The parallelization of computing, via
multi-threading cores, multi-core processors and multi-processor
systems is encouraging ever greater levels of application concurrency
to take advantage of the proliferating CPUs. Multi-core processors, in
particular, are fueling this phenomenon.
Beyond the dual- or
quad-core domain, manufacturers are starting to build many-core chips.
Examples include the Niagara T1 UltraSPARC from Sun Microsystems, which
has 8 cores and can support 32 threads (the next-generation Rock
processor will double this to 16 cores and 64 threads); Cavium Networks
16-core OCTEON MIPS64 processor for embedded applications; and Intel's
Polaris prototype processor, which sports 80 cores and boasts a peak
teraflop.
The Polaris prototype, which is part of Intel's
terascale computing initiative, is motivating researchers there to take
a hard look at a relatively new technology -- transactional memory or
TM, for short. Within the next ten years, the prospect of multi-core
teraflop processors like Polaris and new application domains to use
those processors will require vastly more parallel processing than ever
before. Even incorporating relatively low levels of concurrency in
today's applications is already challenging some of our best developers.
One
of the nastiest concurrency problems has to do with keeping data
thread-safe, that is maintaining global data integrity in the presence
of parallel executing threads. Failure to keep data thread-safe leads
to deadlocks, race conditions (data corruption) and priority inversion.
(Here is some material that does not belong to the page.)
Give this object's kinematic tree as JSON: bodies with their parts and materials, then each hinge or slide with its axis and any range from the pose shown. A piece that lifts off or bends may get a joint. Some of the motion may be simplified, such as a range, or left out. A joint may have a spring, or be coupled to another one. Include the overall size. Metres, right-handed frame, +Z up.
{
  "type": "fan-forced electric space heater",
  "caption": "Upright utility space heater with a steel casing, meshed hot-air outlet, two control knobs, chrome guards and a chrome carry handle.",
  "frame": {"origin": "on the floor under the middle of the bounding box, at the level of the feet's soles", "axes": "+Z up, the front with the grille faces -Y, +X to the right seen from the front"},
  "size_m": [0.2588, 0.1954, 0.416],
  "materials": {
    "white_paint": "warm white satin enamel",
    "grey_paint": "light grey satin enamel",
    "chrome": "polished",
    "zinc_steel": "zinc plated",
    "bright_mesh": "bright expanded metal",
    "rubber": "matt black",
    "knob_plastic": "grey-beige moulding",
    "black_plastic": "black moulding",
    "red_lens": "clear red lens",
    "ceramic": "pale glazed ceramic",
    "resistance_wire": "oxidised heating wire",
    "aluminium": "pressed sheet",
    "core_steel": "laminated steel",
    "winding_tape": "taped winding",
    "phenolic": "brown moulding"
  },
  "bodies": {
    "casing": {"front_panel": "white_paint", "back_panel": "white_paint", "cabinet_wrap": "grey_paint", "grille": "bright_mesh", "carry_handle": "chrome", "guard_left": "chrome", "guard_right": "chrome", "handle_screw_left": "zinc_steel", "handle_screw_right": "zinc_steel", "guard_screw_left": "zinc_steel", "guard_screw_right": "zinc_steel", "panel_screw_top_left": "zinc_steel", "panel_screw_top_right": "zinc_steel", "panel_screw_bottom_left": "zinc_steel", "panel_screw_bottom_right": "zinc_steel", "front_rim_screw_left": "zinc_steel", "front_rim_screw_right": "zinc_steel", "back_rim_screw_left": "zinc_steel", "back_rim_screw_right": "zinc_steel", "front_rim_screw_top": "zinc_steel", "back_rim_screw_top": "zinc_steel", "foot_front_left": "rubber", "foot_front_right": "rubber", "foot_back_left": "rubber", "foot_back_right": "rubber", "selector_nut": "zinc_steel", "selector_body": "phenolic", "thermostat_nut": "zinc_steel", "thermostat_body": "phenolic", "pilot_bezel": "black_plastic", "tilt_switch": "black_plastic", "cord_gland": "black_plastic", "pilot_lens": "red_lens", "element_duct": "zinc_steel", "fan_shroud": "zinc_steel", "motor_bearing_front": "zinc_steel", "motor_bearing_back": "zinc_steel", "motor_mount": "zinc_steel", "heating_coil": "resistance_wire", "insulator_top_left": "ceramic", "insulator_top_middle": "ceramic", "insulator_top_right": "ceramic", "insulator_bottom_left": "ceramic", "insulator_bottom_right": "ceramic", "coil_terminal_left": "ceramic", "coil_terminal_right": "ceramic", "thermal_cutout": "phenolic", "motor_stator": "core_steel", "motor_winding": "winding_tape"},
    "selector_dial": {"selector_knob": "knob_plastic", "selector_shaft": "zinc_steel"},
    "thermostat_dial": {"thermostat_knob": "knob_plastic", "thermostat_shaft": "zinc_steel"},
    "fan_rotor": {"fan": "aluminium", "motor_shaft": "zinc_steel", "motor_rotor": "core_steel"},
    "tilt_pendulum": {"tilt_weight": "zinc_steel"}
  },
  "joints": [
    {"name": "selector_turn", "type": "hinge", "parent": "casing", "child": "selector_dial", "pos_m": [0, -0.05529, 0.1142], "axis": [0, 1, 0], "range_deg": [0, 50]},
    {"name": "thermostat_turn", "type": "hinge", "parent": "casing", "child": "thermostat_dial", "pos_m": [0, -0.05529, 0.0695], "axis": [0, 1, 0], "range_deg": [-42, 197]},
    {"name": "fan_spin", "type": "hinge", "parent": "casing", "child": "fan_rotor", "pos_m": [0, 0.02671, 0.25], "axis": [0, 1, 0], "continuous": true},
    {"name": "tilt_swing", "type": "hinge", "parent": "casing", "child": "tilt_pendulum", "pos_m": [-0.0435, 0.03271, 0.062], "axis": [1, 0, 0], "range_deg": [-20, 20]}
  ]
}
Worse, because these types of problems are time-sensitive, they are
often very hard to find during normal testing and in some cases go
undetected until after the application is deployed.
The typical
way to keep data thread-safe is to use global locks around objects that
are being accessed by more than one thread. Locks provide a
synchronization mechanism that blocks concurrent access of an object,
preventing the data race condition. Seems simple enough. But there
are a number of problems with this approach. Sometimes locks become
dependent on each other, such that each thread is holding a lock the
other thread needs. Or if a thread dies holding a lock it can block
other dependent threads.
Even for correctly implemented locks,
there's the issue of granularity. Coarse granularity protects larger
data objects and uses fewer locks. But as the number of threads scales
up, performance suffers. Finer granularity allows the programmer to
protect smaller data items and gives better performance as long (as
lock overhead is not overwhelming). It makes it possible, for example,
to lock individual record components rather than the entire record
structure. But finer granularity requires more complex algorithms and
more locks, so it is often much more difficult to implement correctly.
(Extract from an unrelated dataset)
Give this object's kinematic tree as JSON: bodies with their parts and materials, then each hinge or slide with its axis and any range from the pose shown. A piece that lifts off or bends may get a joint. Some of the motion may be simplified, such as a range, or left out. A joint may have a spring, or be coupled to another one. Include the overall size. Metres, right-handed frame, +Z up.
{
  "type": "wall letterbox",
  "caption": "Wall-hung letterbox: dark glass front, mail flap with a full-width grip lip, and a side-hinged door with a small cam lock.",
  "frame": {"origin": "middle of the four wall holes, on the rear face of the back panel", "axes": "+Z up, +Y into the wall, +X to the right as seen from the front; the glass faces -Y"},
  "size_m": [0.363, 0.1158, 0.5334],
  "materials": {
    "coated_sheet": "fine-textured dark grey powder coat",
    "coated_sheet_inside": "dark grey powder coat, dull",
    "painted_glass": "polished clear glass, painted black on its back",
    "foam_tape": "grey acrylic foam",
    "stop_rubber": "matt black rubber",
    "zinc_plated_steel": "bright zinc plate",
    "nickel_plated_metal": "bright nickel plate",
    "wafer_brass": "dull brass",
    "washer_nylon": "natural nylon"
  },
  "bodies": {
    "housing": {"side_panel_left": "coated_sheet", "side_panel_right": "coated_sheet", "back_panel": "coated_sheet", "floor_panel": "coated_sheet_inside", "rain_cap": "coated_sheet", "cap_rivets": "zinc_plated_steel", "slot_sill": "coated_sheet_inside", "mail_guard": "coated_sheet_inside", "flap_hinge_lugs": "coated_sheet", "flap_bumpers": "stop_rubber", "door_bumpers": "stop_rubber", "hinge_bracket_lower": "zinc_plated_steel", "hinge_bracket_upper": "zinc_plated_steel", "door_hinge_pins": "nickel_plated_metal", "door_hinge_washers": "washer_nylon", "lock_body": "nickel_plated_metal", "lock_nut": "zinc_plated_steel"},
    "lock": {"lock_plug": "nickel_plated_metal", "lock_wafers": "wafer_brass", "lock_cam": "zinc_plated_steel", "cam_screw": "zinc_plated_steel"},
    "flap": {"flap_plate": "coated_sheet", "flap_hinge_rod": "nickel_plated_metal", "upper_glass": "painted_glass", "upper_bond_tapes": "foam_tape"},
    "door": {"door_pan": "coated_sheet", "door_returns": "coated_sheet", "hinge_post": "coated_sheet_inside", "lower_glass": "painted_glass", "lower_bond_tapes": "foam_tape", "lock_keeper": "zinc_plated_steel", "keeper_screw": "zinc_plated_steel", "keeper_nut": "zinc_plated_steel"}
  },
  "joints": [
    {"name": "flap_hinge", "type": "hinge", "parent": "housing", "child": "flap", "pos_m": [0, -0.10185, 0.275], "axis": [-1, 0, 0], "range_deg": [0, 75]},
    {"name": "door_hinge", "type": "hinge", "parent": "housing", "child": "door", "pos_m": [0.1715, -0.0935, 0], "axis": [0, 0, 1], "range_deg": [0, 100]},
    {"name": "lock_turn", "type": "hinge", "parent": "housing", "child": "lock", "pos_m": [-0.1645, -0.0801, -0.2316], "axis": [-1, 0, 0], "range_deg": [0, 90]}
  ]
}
Transactional memory to the rescue
Terascale
computing, which relies on many-core parallelism, will be very
difficult to develop. The current languages only provide low-level
concurrency features. For Intel, terascale computing has become the
prime motivator to improve software concurrency technology. The
company's 80-core Polaris prototype will require much greater levels of
application concurrency than today. And the scaling up of multi-core
processors across time and product families will necessitate a solution
that doesn't require reprogramming based on core count.
"How can
the programmer write parallel code more effectively, that is, write
robust code that doesn't have bugs, but still scales and benefits from
the additional cores that each successive generation provides," asks
Ali-Reza Adl-Tabatabai, Intel Principal Engineer? "That's the big
challenge that we're going after."
To that end, Intel researchers
are looking to transactional memory as one of the key technologies that
will enable developers to write the terascale killer apps of the next
decade. The attraction of TM is that is appears to solve the most
annoying problems of global locks: application robustness and
scalability. These attributes are especially important for the type of
large-scale concurrency required by terascale applications.
Like
locks, transactional memory is a construct for concurrency control that
enables access to data shared by multiple threads. But unlike locks it
is an optimistic model. It assumes that in most cases only a single
thread will be contending for a given data item. A transaction is a
high-level construct that executes reads and writes to data as an
indivisible operation. From the application's point of view
intermediate states are not visible to other successful transactions.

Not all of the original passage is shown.